───── Material provided ─────

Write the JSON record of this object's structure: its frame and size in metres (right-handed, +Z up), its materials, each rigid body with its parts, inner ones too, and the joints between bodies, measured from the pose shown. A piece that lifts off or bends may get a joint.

─────
───── Material provided ─────

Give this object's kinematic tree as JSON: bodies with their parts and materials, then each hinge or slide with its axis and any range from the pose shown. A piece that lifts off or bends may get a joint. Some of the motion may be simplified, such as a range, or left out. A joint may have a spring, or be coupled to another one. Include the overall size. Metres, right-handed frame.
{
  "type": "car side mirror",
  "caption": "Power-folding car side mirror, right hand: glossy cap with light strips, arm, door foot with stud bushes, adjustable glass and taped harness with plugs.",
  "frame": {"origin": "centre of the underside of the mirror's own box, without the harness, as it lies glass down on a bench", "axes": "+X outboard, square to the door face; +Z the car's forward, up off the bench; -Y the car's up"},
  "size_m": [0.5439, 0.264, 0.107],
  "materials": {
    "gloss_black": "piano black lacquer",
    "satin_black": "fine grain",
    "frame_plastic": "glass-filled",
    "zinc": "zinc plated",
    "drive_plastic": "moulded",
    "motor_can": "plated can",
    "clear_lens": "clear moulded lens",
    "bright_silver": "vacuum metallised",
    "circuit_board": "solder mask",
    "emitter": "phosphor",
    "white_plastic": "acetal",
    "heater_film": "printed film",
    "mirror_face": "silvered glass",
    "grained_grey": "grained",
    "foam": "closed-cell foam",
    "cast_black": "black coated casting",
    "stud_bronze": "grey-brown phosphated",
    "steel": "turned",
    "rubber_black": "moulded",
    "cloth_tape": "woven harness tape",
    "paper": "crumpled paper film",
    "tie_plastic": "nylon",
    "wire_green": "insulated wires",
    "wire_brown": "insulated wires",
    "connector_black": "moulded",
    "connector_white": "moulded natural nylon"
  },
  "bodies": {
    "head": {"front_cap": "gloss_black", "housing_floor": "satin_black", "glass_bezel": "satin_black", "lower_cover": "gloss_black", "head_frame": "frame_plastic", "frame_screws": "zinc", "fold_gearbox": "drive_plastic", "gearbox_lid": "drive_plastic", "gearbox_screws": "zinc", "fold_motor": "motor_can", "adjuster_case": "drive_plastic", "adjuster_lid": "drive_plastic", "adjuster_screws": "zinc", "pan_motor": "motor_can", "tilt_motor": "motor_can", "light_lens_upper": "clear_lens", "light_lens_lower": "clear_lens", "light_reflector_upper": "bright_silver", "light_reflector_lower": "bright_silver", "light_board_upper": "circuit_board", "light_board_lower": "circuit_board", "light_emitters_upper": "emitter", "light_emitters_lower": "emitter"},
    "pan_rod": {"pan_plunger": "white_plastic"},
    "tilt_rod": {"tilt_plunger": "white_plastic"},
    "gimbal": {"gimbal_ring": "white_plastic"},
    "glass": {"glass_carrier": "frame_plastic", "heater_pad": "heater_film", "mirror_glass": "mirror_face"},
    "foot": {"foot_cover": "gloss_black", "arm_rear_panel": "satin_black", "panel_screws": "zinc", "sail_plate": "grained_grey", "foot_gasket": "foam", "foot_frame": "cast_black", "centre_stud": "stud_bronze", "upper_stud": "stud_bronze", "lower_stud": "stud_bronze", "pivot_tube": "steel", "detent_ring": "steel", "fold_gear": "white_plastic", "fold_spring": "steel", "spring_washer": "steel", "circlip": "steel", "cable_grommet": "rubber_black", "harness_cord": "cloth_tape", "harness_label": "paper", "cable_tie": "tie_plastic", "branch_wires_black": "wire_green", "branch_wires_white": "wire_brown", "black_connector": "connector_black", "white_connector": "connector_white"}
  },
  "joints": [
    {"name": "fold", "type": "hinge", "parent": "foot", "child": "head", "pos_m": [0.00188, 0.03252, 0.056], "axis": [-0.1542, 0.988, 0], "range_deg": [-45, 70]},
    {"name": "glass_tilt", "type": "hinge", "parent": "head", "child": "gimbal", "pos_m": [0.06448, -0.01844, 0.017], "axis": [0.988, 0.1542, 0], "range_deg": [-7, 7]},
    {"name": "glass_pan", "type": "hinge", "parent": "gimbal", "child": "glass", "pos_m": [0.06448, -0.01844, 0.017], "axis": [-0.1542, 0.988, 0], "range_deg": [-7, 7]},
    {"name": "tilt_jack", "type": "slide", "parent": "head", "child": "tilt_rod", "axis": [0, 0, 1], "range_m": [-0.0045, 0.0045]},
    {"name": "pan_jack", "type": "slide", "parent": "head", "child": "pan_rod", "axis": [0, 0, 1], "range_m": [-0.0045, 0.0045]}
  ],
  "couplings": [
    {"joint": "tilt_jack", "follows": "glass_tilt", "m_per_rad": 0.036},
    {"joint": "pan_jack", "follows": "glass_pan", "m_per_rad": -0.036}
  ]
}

─────

What is expected
Copy each line above that contains the string "joints".

Solved problem
Write the JSON record of this object's structure: its frame and size in metres (right-handed, +Z up), its materials, each rigid body with its parts, inner ones too, and the joints between bodies, measured from the pose shown. A piece that lifts off or bends may get a joint.
  "joints": [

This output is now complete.